5. How much more do Strategic Enterprise AEs earn compared to standard Enterprise AEs?

Strategic Enterprise AEs who manage top-tier accounts, such as the Fortune 100, typically earn a significant premium. While the exact amount varies, it is common for their total compensation to be 15% to 25% higher than that of standard Enterprise AEs, reflecting the advanced strategic skills and high-level relationships required for these roles.

6. What commission rate should SaaS companies use for Enterprise sales?
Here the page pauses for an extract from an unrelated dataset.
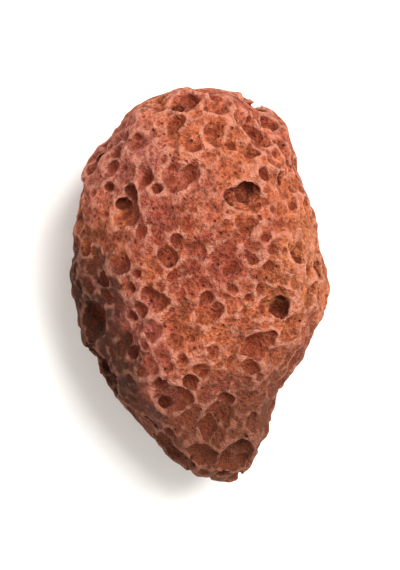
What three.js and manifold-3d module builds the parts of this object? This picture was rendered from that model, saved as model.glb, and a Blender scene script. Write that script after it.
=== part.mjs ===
// One piece of red lava rock (scoria), gravel size: a blunt egg of frozen basalt froth with chipped faces
// and open gas pores. Millimetres, +Z up. The stone lies on its flat bed with its wide end towards +Y and
// its crown up; the origin is under the middle of its bounding box, on the bed plane.

import * as THREE from "three";
import { mergeVertices } from "three/addons/utils/BufferGeometryUtils.js";
import { ImprovedNoise } from "three/addons/math/ImprovedNoise.js";
import Module from "manifold-3d";

// Overall size of the finished stone.
const LENGTH = 17.5; // narrow end to wide end, along Y
const WIDTH = 11.5; // side to side, along X
const HEIGHT = 9.0; // bed to crown, along Z

// The egg that the chips are knocked off.
const FULLNESS = 2.6; // 2 is an ellipse, more gives it fuller shoulders
const NARROWING = 0.32; // how much slimmer the narrow end is than the wide end, as a share
const NARROW_FROM = 0.8; // the share of the half length by which it is fully narrowed
const SWING = { wideEnd: 0.4, narrowEnd: 1.2 }; // how far each end lies towards +X of the middle
const BOW = 0.3; // how far the shoulders, halfway to each end, lean towards -X
const SKIN_STEPS = 13; // each icosahedron edge is split into this many plus one

// Lumps left between the chips: how far they stand proud or sink, and how wide they are.
const LUMPS = [
  { relief: 0.45, width: 5.2 },
  { relief: 0.25, width: 2.3 },
];
const LUMP_PATCH = new THREE.Vector3(9.7, 6.2, 3.1); // the stretch of noise that the lumps are taken from

// Chipped faces. Azimuth is counted from +X towards +Y, slope up from the horizontal, both in degrees.
// Inset is how much of the egg's reach in that direction is lost.
const ARRIS_SOFTNESS = 0.32; // rounding of the edges between chips
const CHIPS = [
  { side: "crown", azimuth: -10, slope: 82, inset: 0.07 },
  { side: "left flank", azimuth: 198, slope: 38, inset: 0.12 },
  { side: "upper right shoulder", azimuth: 46, slope: 32, inset: 0.08 },
  { side: "wide end", azimuth: 60, slope: 12, inset: 0.06 },
  { side: "upper left side", azimuth: 138, slope: 12, inset: 0.02 },
  { side: "upper right side", azimuth: 18, slope: 2, inset: 0.06 },
  { side: "right side", azimuth: -3, slope: 8, inset: 0.04 },
  { side: "lower right side", azimuth: -29, slope: 5, inset: 0.1 },
  { side: "lower left side", azimuth: 215, slope: 14, inset: 0.04 },
  { side: "narrow end", azimuth: -80, slope: 20, inset: 0.04 },
];

// The flat bed that the stone rests on. A clean break leaves each side of it, leaning outwards as it rises.
const BED_INSET = 0.13; // share of the egg's half height lost to the bed
const BED_SIDES = [
  { x: 2.7, y: -3.2, lean: 42 },
  { x: 3.1, y: 1.8, lean: 39 },
  { x: 1.5, y: 4.9, lean: 41 },
  { x: -2.1, y: 4.6, lean: 38 },
  { x: -3.0, y: 0.9, lean: 43 },
  { x: -2.2, y: -3.4, lean: 40 },
  { x: 0.5, y: -5.1, lean: 42 },
]; // each side starts at this corner and runs anticlockwise; lean is in degrees from the horizontal

// Pores are balls half sunk in the skin.
const PORE_STEPS = 1; // each icosahedron edge of a pore is split into this many plus one
const PORE_DEPTH = 0.65; // depth as a share of the mouth's width

// Large open pores on the crown: place in plan, length, width and turn of the mouth from +X in degrees.
const CROWN_PORES = [
  { x: -0.7, y: 7.9, long: 1.0, wide: 0.8, turn: 80 },
  { x: 0.8, y: 7.6, long: 0.7, wide: 0.6, turn: 0 },
  { x: 2.4, y: 6.9, long: 1.8, wide: 0.8, turn: -38 },
  { x: -2.7, y: 6.0, long: 0.8, wide: 0.6, turn: 60 },
  { x: -3.2, y: 3.1, long: 1.0, wide: 0.9, turn: 20 },
  { x: -0.9, y: 4.5, long: 1.0, wide: 0.8, turn: -40 },
  { x: 2.2, y: 3.6, long: 1.2, wide: 0.9, turn: -25 },
  { x: 3.9, y: 4.3, long: 0.9, wide: 0.6, turn: 80 },
  { x: -1.2, y: 1.4, long: 0.7, wide: 0.6, turn: 10 },
  { x: -2.2, y: -0.7, long: 1.1, wide: 0.7, turn: 85 },
  { x: -2.1, y: -2.0, long: 0.9, wide: 0.6, turn: 60 },
  { x: 3.2, y: -0.8, long: 1.1, wide: 0.8, turn: 50 },
  { x: 2.6, y: -2.6, long: 0.9, wide: 0.8, turn: 80 },
  { x: 3.8, y: -2.2, long: 0.8, wide: 0.5, turn: 60 },
  { x: -1.3, y: -4.9, long: 1.3, wide: 0.9, turn: 15 },
  { x: 0.9, y: -5.5, long: 1.0, wide: 0.8, turn: -30 },
  { x: 0.1, y: -7.4, long: 1.2, wide: 0.7, turn: -10 },
];

// The pores of the flanks and underside follow a loose spiral from the shoulders down to the bed.
const FLANK_PORES = 36;
const SPIRAL_TOP = 0.42; // sine of the slope where the spiral starts
const SPIRAL_FOOT = -0.86; // sine of the slope where it ends
const SPIRAL_STRAY = 0.25; // how far a pore strays from its place on the spiral, in radians
const FLANK_PORE_WIDTH = { least: 0.7, most: 1.7 };
const FLANK_PORE_STRETCH = 1.25; // length over width
const GOLDEN_SHARE = (3 - Math.sqrt(5)) / 2; // share of a turn from one pore to the next

const STONE_COLOUR = 0xa75a44; // brick red, dusty
const STONE_ROUGHNESS = 0.92;
const MERGE_TOLERANCE = 1e-5; // corners closer than this are one corner

const noise = new ImprovedNoise();
const wasm = await Module();
wasm.setup();

/** Unit vector at an azimuth and a slope, both in degrees. */
function direction(azimuth, slope) {
  const turn = THREE.MathUtils.degToRad(azimuth);
  const rise = THREE.MathUtils.degToRad(slope);
  return new THREE.Vector3(Math.cos(turn) * Math.cos(rise), Math.sin(turn) * Math.cos(rise), Math.sin(rise));
}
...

For Enterprise SaaS sales, commission rates most commonly fall within the 8% to 12% range of the Annual Contract Value (ACV). The final rate is often adjusted based on factors like deal size, sales cycle length, and overall company strategy, but this range serves as a standard industry benchmark.

7. What are tiered accelerators and why do Enterprise teams use them?

Tiered accelerators increase commission rates after a seller reaches specific milestones, such as 100% or 125% of their quota. This structure is highly valued by Enterprise teams because it powerfully incentivizes overperformance and rewards top performers for exceeding their targets.

8. Why is getting sales compensation right more than just matching market rates?

Effective sales compensation is about designing a strategic system that drives predictable revenue, not just matching market salaries. The structure must align incentives, set realistic targets, and create a framework where sellers are empowered to succeed and generate consistent results for the business.

9. How can companies reduce the time spent on sales planning and compensation management?

Companies can significantly reduce the time spent on sales planning and compensation management by taking one key step:

  • Unify Planning and Compensation: Integrate Go-to-Market planning with compensation management in a single platform. This approach eliminates data reconciliation challenges and frees up RevOps teams to focus on strategic optimization instead of administrative work.